Quienes tuvieron la oportunidad de viajar a Europa repiten lo maravilloso que es contemplar la torre Eiffel, el Coliseo Romano o La Alhambra. Casi inmediatamente, señalan también que entre sus mejores recuerdos figuran el respeto, la prolijidad, la limpieza, la seguridad, la puntualidad o el orden vehicular imperante; la sensación, además, de que las cosas funcionan.
Si bien nuestro país carece de esplendores propios de culturas de siglos, puede jactarse, a cambio, de poseer maravillosos prodigios naturales.
Sí (y es doloroso) claramente, nos falta recorrer un extendido tramo para equiparar lo restante que es esencial para vivir mejor.
Quienes residimos en estas latitudes, hemos naturalizado la irrespetuosidad, la falta de limpieza, el caos vehicular, la inseguridad y anarquías afines. Y, además, nos resignamos a que las cosas no funcionen.

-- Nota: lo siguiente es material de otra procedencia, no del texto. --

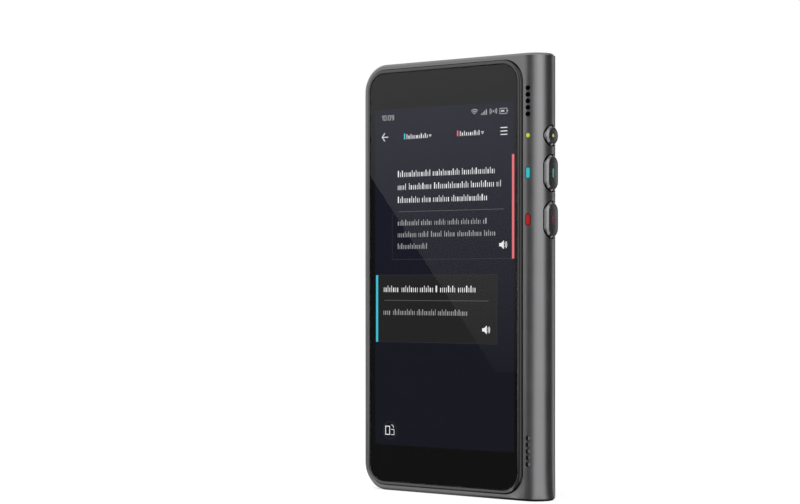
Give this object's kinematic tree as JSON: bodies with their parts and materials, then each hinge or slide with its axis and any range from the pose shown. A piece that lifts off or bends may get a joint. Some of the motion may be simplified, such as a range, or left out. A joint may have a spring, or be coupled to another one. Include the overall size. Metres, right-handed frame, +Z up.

Peor aún, estamos tan acostumbrados, lo hemos internalizado de tal forma, que ya irregularidad alguna nos sorprende. Es más: nos sorprende, sí, encontrarnos con un espacio limpio, ordenado, que nos traten amablemente en un negocio o en una oficina pública. 0, por mencionar alguna cotidianeidad: cuando observamos a un vecino que pasea a su mascota y lleva una bolsita en sus manos.
Lo paradójico es que si bien están fuera de nuestras posibilidades los milenarios esplendores del hemisferio norte… nada nos priva de alcanzar todo lo demás. Nada, absolutamente nada impide que respetemos como propio el espacio público, que seamos puntuales, ordenados, amables, educados…
Todo esto se encuentra a nuestro alcance y ¡qué paradójico! son virtudes que alguna vez poseímos y paulatinamente fuimos perdiendo. Desconocemos el motivo por lo que esto sucedió y también sobre cómo revertir la situación. Pero es preciso que tomemos conciencia de que algo estamos haciendo mal. Muy mal.